**SHORT TASK**
Find each line holding the word "with" and give the number of such lines, nothing else.

**SOURCE DATA**
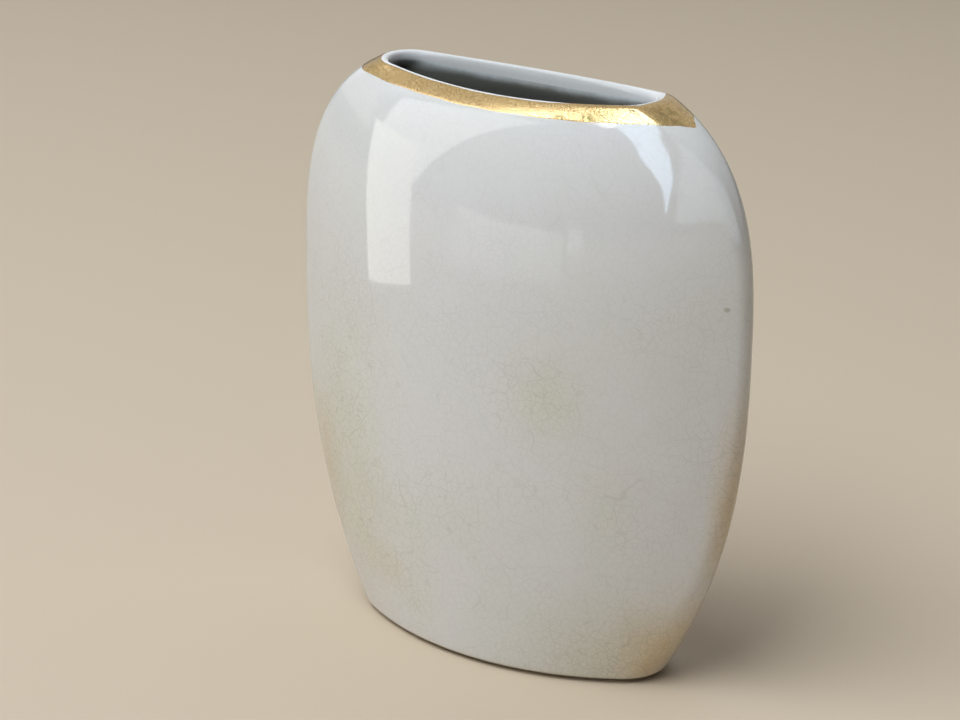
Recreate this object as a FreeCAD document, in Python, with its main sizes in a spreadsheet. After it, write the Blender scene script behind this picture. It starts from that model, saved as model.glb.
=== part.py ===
"""Pillow-shaped porcelain vase with a gilded rim.

The vase stands on the origin: X runs along its width, Y through its depth, Z up.
Every horizontal section is an almond: two small end arcs joined by two long side arcs.
The lip is a shallow saddle, higher at its two ends than in the middle.
"""
import FreeCAD, Part

import math
import os

import Sketcher

DIMENSIONS = {
    # overall size, in millimetres
    "lip_level": 140.0,
    "body_width": 121.0,
    "body_depth": 47.0,
    "widest_level": 84.0,
    "foot_width": 81.0,
    "foot_depth": 39.0,
    # above the widest level the outline is a superellipse that would close this far up
    "width_reach": 61.2,
    "depth_reach": 60.2,
    "width_curve": 2.95,
    "depth_curve": 2.37,
    # below it the outline draws in by a power of the distance
    "width_taper": 2.45,
    "depth_taper": 2.3,
    # radius of the two end arcs at the foot, the widest level and the lip
    "foot_end": 11.2,
    "waist_end": 4.2,
    "lip_end": 7.7,
    # lip, mouth and gilding
    "lip_dip": 1.65,
    "lip_half_span": 36.8,
    "mouth_width": 70.8,
    "mouth_depth": 22.6,
    "mouth_end": 6.7,
    "throat_bottom": 130.0,
    "gold_level": 136.4,
    "gold_dip": 1.3,
    "gold_half_span": 43.1,
    # thickness of each layer, measured level
    "gilding": 0.2,
    "outer_coat": 0.3,
    "inner_coat": 0.25,
    "wall": 3.0,
    # the roof of the hollow lies lower and its ends are rounder than an even wall gives
    "roof_drop": 2.0,
    "hollow_end_drop": 1.5,
    "floor_level": 5.0,
    "floor_round": 3.0,
    "hollow_top": 137.5,
    # foot
    "foot_gap": 0.9,
    "edge_round": 1.2,
    "foot_inset": 2.0,
    "foot_ring": 3.0,
    # construction
    "form_top": 140.6,
    "cut_half_width": 65.0,
    "cut_top": 150.0,
    "cut_depth": 80.0,
}

LOWER_STATIONS = (0.15, 0.35, 0.6, 0.8, 1.0)
UPPER_STATIONS = (0.3, 0.5, 0.68, 0.8, 0.88, 0.94, 0.975, 1.0)
BASE_TURN = (90.0, 67.5, 45.0, 22.5, 0.0)

ORIGIN = -1
AXIS_X = -1
AXIS_Y = -2
START = 1
END = 2
CENTRE = 3


def make_sheet(doc):
    """The driving dimensions, one alias a row."""
    sheet = doc.addObject("Spreadsheet::Sheet", "Dims")
    for row, (alias, value) in enumerate(DIMENSIONS.items(), start=1):
        sheet.set(f"A{row}", alias)
        sheet.set(f"B{row}", str(value))
        sheet.setAlias(f"B{row}", alias)
    return sheet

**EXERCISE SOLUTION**
2